Trump wants to steer UN climate cash to building coal plants
The U.S. will seek to use a United Nations fund designed to aid nations hard hit by climate change to promote the construction of coal-fired power plants around the world.
The U.S. already donated $1 billion to the so-called Green Climate Fund, and it can now use its seat on that board to advance American-energy interests globally, a White House official said.
The official spoke on the condition of anonymity to describe climate negotiations at the just-concluded summit of Group of 20 leaders in Germany. A U.S. commitment to “work closely with other countries to help them access and use fossil fuels more cleanly and efficiently” was highlighted in a statement issued by the group last week.

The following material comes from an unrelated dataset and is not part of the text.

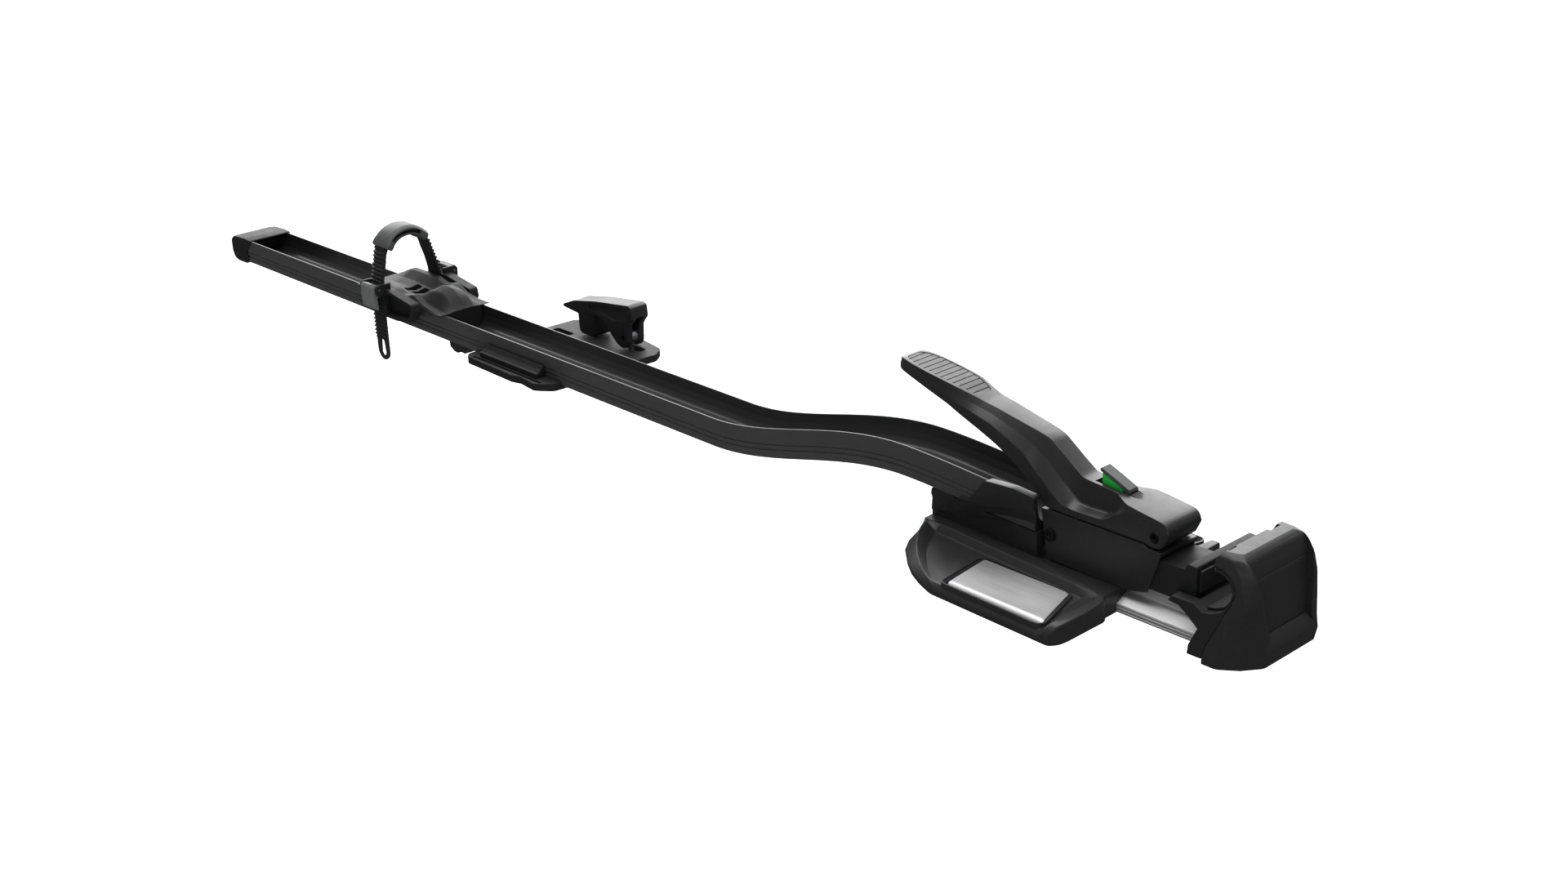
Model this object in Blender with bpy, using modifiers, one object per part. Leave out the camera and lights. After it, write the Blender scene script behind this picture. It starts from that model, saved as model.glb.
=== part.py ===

President Donald Trump previously announced the U.S. would withdraw from the Paris climate accord in which nearly 200 nations agreed to cut carbon dioxide emissions. At the same time, Trump insisted he would be open to a new deal that better protects American interests. He also is keeping the U.S. in a longstanding United Nations convention on climate change that underpins the 2015 Paris pact.
Financial support for the Green Climate Fund was seen as a critical tool to win broad support for the global carbon-cutting pact. Former President Barack Obama pledged $3 billion for the initiative, though he only provided a third of that before leaving the White House.
Trump has made clear the U.S. won’t be sending any more checks to the fund as long as he is president, but the U.S. gets to keep a seat on the managing board for a year or more based on that previous $1 billion contribution. The board, which includes a U.S. official and 23 other members with veto power, has so far approved more than three dozen projects – including modernizing a hydropower project in Tajikistan and barriers around an island in the South Pacific.
Board members previously refused to impose an explicit ban on funding projects that use fossil fuels, which scientists say are responsible for climate change. Coal is the fuel that releases the most carbon dioxide when burned to produce electricity.
The U.S. wants to encourage developing countries to build high-efficiency plants that produce fewer greenhouse gas emissions than earlier facilities and construct “clean coal” plants that employ carbon-capture technology to strip out even more, the White House official said.
The U.S. will also use its position as a board member administering the fund to lobby for spending money on natural gas infrastructure abroad, the official said. The fund is supposed to help developing countries reduce greenhouse gas emissions and aid those on the front lines of climate change that are dealing with intense droughts, raging storms and other consequences of the phenomenon.
Activists said the Trump administration’s objective runs counter to the fund’s entire mission.
“This is not supposed to be a coal slush fund or a natural gas slush fund,” said Karen Orenstein, the deputy director of the economic policy program at Friends of the Earth. “This is a fund about sustainable development in the age of climate crisis.”
John Coequyt, global climate policy director at the Sierra Club, said the idea of using funds meant to aid countries facing the worst consequences of the climate crisis to build new coal plants was tantamount to “taking the fire department’s budget and using it to pour gasoline on the blaze.”
To be sure, it would be hard for the Trump administration to win Green Climate Fund support for coal plants and natural gas pipelines. The board operates on consensus and potential recipient projects are nominated for review from fund-accredited institutions. Board members include representatives from France, Sweden and other countries that are eager to combat climate change.
“The U.S. under Trump might want the Green Climate Fund to fund climate change, but there are other countries that actually take the climate crisis seriously, and they’re not going to let the Green Climate Fund be used for Trump’s climate-denying, justice-denying agenda,” Orenstein said.
The U.S. advocacy is in line with Trump’s stated goal of American “energy dominance,” with U.S. coal, oil and gas helping to supply the world’s power needs. “We will export American energy all over the world, all around the globe,” Trump said at an Energy Department speech last month.
Discussions over a bottle of red wine during the Hamburg meeting helped produce consensus language in the summit’s final communique, after France raised objections, the White House official said. French officials wanted to remove the entire fossil fuel sentence. The U.S. in turn argued it couldn’t weaken that sentence unless another was strengthened.
After that meeting, reports cast the communique as evidence of a 19-1 split among world leaders, with the U.S. and Trump isolated on the world stage. But that division was only valid for specific language on the Paris agreement and doesn’t represent consensus on the overall climate language in the document, the White House official said.
The statement shows the sincerity of U.S. engagement and the administration’s intent to work with partners and allies in trying to find a way forward on an approach to climate change, the official said.
Despite Trump’s stated willingness to rewrite the Paris climate deal or another agreement addressing the problem, the U.S. isn’t actively asking other countries to negotiate or offering up alternative language. The administration also needs to figure out potential pathways to make the Paris agreement acceptable, the official said.
Trump discussed the accord with French President Emmanuel Macron during a visit to the country. “Something could happen with respect to the Paris accord,” Trump said at a joint news conference with Macron on Thursday. “We’ll see what happens.”
Trump already announced his plan to shift U.S. policy to make it easier for the World Bank and other multilateral development banks to finance coal plants in developing nations. Under Obama, restrictions were put in place to block that financing.